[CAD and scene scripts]
· · · ·

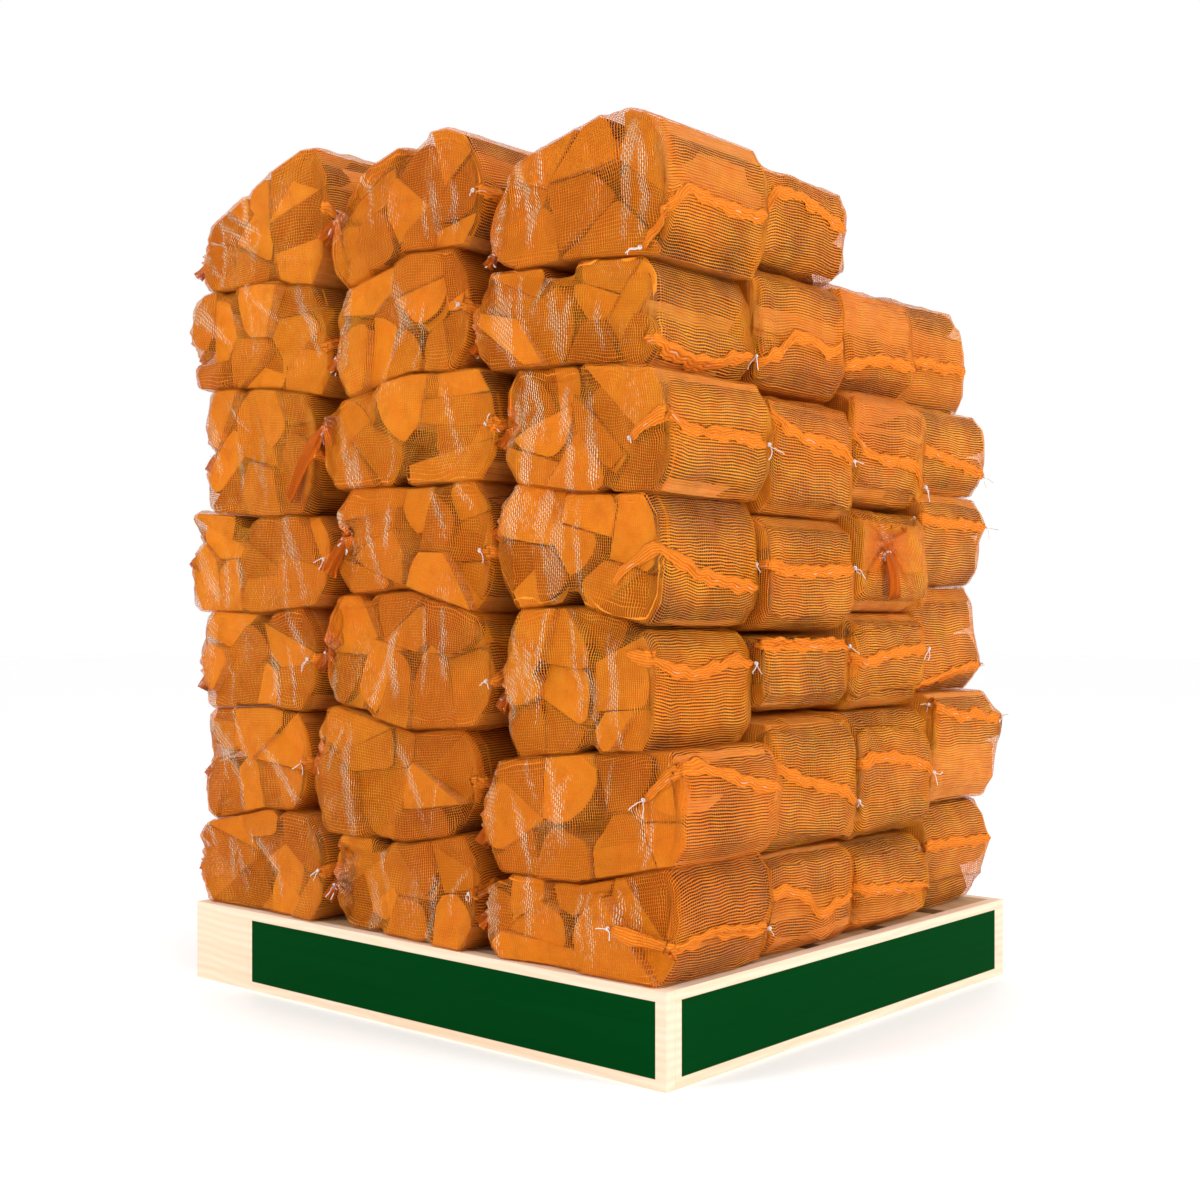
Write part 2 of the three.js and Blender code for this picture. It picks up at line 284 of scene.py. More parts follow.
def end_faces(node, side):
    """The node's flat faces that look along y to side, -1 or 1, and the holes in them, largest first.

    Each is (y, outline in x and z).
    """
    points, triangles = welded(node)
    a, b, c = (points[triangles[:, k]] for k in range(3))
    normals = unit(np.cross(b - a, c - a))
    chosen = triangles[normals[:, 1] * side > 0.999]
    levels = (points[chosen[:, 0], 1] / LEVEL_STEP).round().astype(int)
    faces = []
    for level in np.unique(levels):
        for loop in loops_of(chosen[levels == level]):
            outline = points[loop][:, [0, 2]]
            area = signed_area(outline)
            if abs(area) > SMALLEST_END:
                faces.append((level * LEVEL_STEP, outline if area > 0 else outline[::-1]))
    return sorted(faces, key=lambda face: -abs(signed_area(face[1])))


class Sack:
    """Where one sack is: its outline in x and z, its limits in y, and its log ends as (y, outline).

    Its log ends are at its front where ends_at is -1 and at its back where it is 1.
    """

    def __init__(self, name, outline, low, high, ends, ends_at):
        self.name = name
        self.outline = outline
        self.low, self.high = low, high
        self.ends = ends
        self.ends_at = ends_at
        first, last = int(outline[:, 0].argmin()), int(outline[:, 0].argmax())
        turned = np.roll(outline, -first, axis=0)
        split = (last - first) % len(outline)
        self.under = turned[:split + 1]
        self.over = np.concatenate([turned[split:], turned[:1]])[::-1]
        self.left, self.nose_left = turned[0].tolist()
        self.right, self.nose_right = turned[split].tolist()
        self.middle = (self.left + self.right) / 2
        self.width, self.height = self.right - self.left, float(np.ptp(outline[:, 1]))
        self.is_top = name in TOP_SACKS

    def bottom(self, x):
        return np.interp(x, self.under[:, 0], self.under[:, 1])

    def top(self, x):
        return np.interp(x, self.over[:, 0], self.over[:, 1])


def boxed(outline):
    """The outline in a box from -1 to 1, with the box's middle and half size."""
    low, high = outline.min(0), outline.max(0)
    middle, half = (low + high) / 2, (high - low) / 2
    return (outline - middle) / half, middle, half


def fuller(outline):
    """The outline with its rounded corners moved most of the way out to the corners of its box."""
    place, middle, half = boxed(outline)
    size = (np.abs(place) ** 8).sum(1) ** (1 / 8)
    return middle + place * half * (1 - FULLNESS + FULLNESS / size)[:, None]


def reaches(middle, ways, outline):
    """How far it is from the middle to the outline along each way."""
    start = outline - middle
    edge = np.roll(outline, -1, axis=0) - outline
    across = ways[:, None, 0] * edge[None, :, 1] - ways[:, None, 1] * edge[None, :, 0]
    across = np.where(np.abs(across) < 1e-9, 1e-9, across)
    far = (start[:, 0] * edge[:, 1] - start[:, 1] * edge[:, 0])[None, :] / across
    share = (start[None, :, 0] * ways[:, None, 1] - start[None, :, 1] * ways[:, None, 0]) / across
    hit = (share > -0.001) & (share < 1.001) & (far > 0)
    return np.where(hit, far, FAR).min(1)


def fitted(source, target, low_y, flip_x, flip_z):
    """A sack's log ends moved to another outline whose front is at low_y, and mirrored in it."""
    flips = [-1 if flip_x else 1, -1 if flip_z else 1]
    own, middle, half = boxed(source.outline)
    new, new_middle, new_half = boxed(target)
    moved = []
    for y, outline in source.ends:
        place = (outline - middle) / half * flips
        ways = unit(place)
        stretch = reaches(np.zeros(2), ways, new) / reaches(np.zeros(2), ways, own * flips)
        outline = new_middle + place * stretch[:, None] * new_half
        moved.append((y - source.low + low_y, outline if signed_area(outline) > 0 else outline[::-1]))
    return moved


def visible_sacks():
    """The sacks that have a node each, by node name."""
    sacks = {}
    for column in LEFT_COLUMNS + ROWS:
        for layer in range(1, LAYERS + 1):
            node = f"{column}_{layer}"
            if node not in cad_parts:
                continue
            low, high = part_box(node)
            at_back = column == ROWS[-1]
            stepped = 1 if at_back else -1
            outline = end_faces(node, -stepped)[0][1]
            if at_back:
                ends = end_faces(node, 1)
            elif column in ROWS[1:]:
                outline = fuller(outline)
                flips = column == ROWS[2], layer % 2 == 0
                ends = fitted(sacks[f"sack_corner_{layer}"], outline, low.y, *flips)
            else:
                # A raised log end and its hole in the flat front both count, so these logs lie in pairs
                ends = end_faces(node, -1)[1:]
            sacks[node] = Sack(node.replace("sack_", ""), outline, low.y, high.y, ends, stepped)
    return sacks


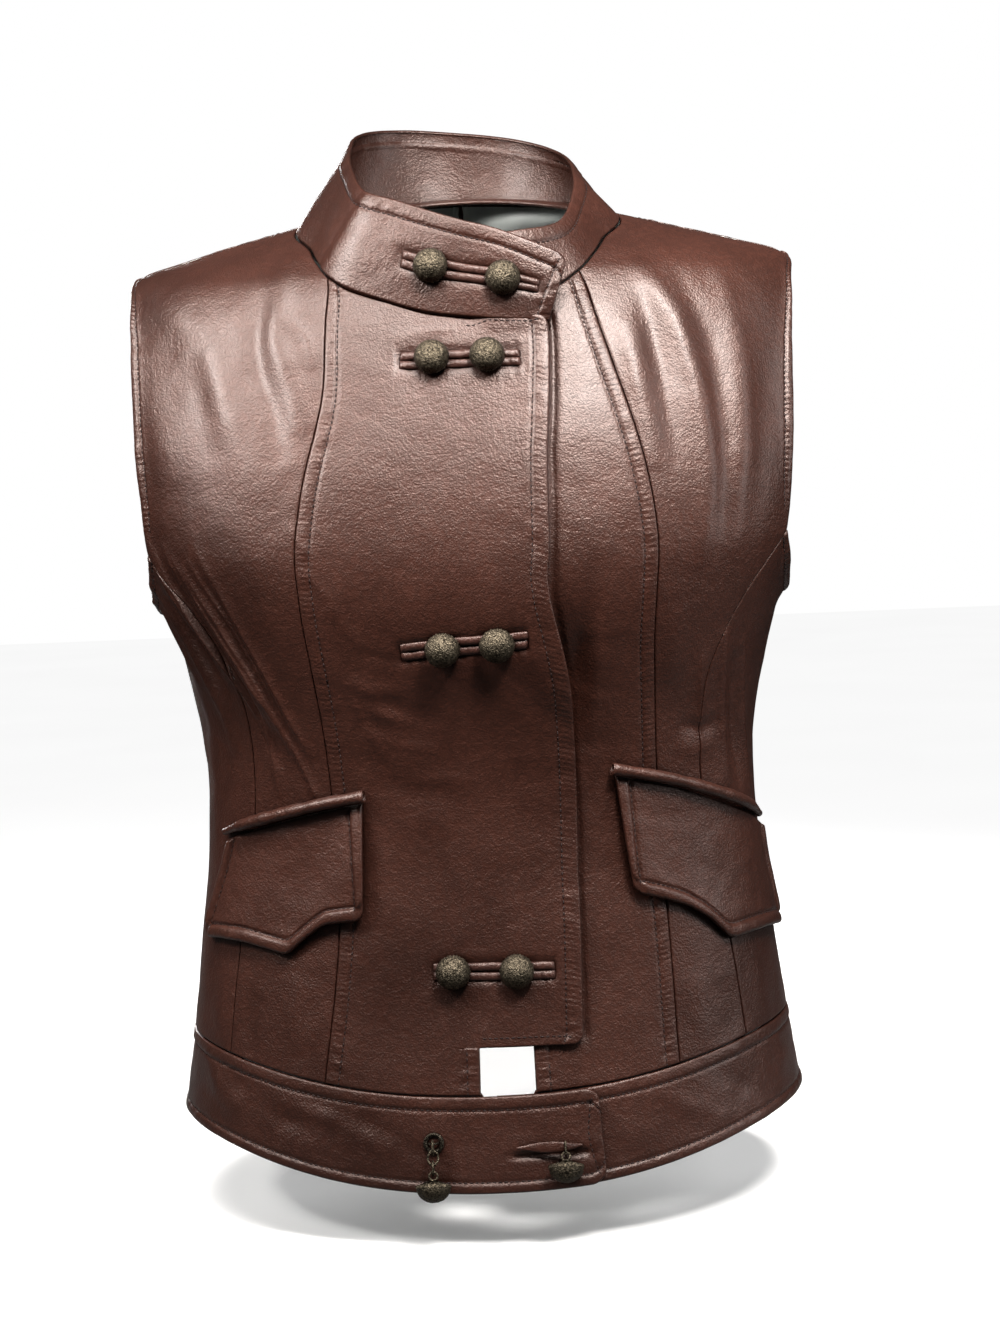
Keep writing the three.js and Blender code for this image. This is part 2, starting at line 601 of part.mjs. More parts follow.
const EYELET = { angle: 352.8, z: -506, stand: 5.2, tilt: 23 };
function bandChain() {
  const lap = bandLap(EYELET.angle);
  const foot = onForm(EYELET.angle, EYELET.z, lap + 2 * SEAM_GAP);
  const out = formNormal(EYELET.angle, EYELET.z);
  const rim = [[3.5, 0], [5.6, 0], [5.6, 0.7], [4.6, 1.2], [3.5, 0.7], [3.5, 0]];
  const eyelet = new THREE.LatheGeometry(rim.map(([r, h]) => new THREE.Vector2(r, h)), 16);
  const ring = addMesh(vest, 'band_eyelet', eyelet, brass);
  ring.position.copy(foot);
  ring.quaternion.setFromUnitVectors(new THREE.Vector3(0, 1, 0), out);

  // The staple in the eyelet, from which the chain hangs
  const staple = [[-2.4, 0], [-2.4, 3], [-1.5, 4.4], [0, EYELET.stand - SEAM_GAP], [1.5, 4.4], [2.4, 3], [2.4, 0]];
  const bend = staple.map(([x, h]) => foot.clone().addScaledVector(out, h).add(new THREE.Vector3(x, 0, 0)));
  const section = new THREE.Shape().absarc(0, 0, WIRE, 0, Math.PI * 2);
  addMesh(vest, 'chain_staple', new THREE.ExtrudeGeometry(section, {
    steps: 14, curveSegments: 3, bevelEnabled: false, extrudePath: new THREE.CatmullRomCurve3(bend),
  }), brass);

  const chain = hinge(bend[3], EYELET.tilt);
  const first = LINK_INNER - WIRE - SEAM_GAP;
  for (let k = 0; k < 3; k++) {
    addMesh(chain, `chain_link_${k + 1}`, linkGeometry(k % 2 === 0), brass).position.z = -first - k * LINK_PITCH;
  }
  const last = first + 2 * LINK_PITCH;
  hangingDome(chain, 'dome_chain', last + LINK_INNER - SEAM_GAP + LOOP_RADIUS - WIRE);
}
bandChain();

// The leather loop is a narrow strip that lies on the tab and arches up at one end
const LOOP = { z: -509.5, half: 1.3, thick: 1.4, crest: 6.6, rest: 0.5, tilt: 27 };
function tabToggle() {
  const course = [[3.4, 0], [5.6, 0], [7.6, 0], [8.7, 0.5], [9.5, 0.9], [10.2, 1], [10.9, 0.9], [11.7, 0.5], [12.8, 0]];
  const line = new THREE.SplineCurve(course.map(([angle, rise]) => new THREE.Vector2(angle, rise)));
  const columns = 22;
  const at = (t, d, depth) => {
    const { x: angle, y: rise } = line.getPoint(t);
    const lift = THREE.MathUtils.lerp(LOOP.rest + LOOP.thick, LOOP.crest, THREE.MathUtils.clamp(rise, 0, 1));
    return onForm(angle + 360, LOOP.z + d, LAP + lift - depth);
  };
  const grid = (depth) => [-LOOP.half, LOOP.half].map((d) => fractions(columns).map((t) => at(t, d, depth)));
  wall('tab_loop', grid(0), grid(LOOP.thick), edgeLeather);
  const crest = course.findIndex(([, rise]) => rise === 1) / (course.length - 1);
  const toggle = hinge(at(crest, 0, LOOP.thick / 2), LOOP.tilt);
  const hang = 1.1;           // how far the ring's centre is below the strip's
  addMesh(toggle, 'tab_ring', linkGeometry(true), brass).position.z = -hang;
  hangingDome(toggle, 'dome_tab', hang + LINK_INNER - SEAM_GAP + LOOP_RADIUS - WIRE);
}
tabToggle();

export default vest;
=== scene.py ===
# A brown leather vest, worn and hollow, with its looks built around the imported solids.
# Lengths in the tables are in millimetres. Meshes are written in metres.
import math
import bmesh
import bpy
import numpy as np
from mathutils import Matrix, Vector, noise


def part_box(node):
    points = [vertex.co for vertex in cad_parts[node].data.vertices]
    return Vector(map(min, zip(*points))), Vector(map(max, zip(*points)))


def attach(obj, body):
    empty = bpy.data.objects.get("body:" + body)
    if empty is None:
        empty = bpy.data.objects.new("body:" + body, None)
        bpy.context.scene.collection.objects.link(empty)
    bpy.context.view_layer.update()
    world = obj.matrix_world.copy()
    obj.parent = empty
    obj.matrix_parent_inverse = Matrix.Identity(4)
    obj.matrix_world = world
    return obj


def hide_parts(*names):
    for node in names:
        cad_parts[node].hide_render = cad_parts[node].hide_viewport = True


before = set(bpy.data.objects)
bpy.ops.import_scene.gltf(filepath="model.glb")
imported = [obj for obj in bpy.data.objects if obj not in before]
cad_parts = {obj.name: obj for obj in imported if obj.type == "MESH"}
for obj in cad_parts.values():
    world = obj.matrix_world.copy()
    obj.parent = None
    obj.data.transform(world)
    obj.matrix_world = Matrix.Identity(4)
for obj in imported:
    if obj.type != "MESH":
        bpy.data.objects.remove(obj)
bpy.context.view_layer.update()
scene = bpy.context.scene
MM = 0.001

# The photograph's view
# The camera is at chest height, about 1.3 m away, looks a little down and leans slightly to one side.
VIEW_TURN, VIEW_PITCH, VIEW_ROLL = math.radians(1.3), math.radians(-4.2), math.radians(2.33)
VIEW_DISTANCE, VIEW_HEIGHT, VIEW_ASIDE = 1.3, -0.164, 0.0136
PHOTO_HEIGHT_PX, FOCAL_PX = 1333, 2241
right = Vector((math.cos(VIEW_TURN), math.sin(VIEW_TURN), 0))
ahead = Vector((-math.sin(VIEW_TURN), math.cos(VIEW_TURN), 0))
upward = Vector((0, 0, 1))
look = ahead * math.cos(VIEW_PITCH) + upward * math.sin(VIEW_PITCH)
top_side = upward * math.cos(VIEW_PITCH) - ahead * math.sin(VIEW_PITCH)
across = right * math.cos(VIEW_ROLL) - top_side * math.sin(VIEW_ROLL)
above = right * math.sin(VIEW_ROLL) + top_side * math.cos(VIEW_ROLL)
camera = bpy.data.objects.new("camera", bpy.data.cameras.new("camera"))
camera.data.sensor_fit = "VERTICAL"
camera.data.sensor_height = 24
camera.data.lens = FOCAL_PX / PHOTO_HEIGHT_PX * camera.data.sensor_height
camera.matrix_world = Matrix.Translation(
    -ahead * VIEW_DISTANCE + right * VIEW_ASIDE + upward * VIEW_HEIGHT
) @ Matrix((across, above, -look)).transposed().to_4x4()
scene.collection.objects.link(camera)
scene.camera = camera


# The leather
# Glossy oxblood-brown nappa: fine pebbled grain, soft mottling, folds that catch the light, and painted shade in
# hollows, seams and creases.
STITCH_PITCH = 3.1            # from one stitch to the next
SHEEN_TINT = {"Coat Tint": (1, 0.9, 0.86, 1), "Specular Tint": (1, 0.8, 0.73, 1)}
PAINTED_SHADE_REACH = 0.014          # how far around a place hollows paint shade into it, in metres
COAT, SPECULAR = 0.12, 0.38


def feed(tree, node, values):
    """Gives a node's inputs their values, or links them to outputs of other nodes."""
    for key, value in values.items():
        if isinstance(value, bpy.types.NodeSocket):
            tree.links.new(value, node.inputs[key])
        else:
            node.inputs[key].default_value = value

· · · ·

Quote, with nothing altered, all lines from the start of the entries to the line that carries "them, largest first.", inclusive.

*Written solution*
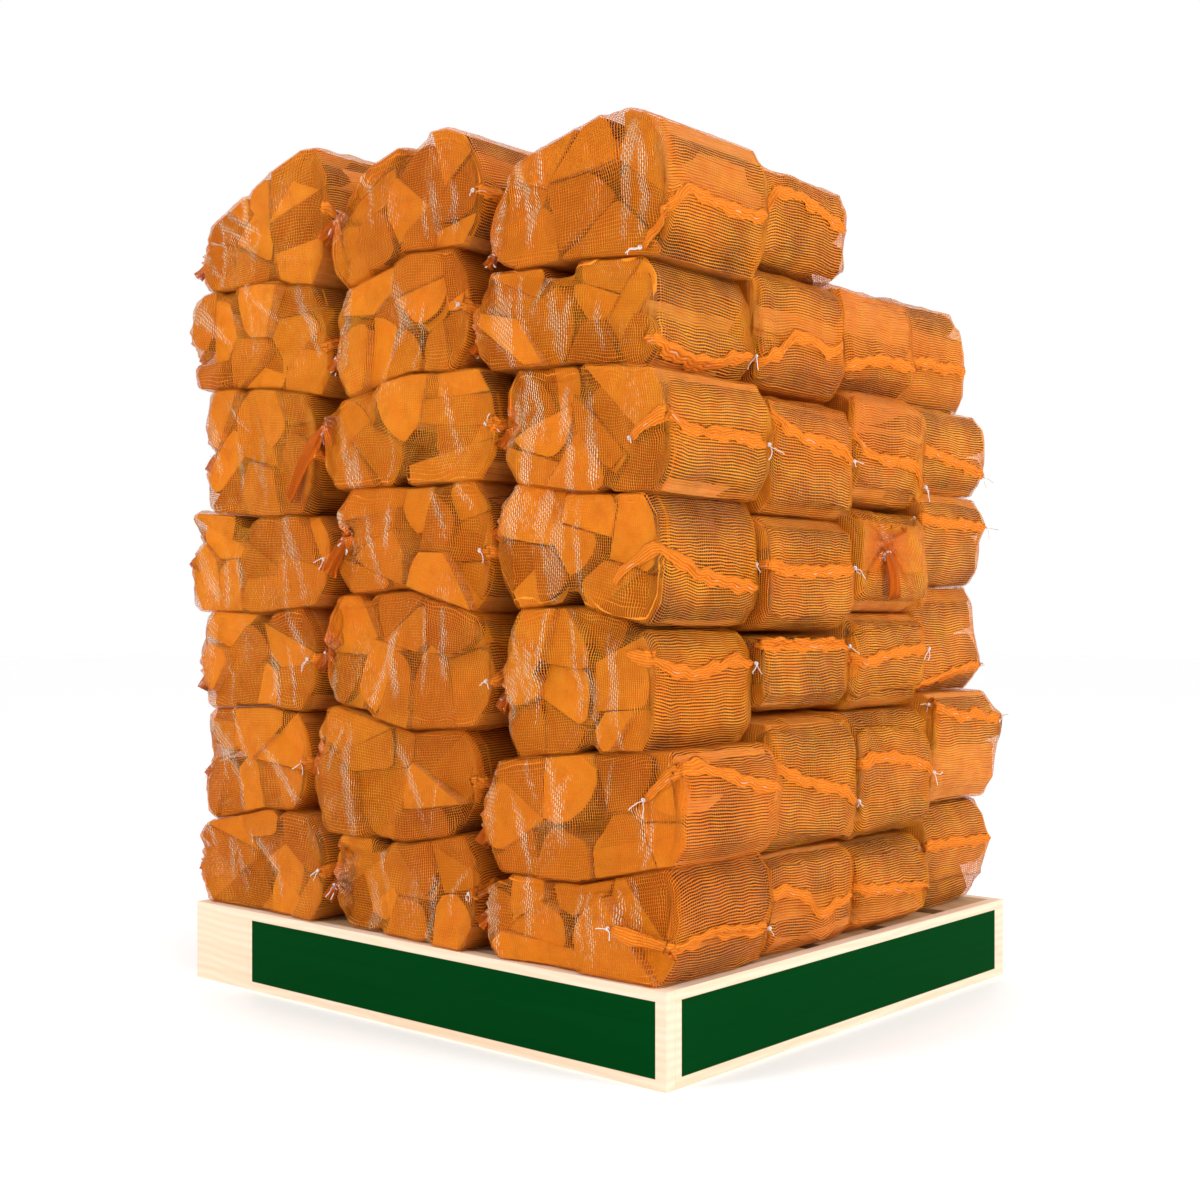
Write part 2 of the three.js and Blender code for this picture. It picks up at line 284 of scene.py. More parts follow.
def end_faces(node, side):
    """The node's flat faces that look along y to side, -1 or 1, and the holes in them, largest first.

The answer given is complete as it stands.